For the first time, the defense industry itself takes center stage. The full day of the summit’s opening session is dedicated to the NATO Summit Defence Industry Forum, which organizers say will run longer than the leaders’ own formal meeting. One of the key initiatives under discussion is what NATO describes as a “front door” for industry—an AI-enabled platform designed to help companies navigate the alliance’s procurement process more efficiently. Jason Israel, a senior fellow at the Center for European Policy Analysis and a former National Security Council defense-policy director, has pointed to joint purchasing and interoperability as essential goals while cautioning that NATO’s procurement system was never designed to move at today’s pace.

The political backdrop remains complicated. Trump has pushed for more than increased military spending, repeatedly calling for greater allied “loyalty.” He has threatened to reduce the U.S. military presence in Europe, floated annexing Greenland—a semiautonomous territory of NATO ally Denmark—and questioned whether the United States should defend members he believes are not contributing enough. Former NATO Secretary General Jens Stoltenberg wrote in his memoir that the alliance nearly fractured during the 2018 summit amid disputes with Trump, warning that NATO’s collective-defense guarantee loses credibility if an American president openly questions it. Fresh disagreements following the recent U.S.-Iran conflict, in which several allies declined to participate, have added new strains ahead of the Ankara meeting.

Hosting duties fall to Turkish President Recep Tayyip Erdoğan, whose relationship with Trump could help keep the American president engaged despite broader disagreements within the alliance. Turkey also has its own commercial interests. Its drone manufacturers have become major suppliers across Europe, yet Ankara has been excluded from parts of the European Union’s joint procurement efforts. Rutte has repeatedly argued that limiting Turkish participation raises costs and slows defense production.

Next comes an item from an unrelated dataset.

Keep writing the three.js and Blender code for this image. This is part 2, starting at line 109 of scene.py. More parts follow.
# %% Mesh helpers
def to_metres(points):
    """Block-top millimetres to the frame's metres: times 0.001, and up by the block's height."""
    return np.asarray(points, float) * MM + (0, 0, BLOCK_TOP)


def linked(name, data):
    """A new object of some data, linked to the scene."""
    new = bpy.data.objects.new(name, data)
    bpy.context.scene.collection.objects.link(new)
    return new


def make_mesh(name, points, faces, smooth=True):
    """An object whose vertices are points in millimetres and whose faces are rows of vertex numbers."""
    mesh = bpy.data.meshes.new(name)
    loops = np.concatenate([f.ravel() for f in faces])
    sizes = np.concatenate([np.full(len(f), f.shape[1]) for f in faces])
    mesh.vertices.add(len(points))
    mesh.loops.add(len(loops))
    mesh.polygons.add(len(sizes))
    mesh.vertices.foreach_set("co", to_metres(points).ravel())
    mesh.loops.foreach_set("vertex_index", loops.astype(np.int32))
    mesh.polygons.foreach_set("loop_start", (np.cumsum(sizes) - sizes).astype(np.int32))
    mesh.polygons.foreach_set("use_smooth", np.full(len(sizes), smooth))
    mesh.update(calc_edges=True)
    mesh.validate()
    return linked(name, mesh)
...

Despite the political friction, public support for NATO remains strong in the United States. A Chicago Council on Global Affairs survey conducted June 5–7 found that roughly two-thirds of Americans favor maintaining or increasing the nation’s commitment to the alliance. Whether that support translates into signed contracts—and how many of those contracts go to American manufacturers—will be the key measure of the summit’s success.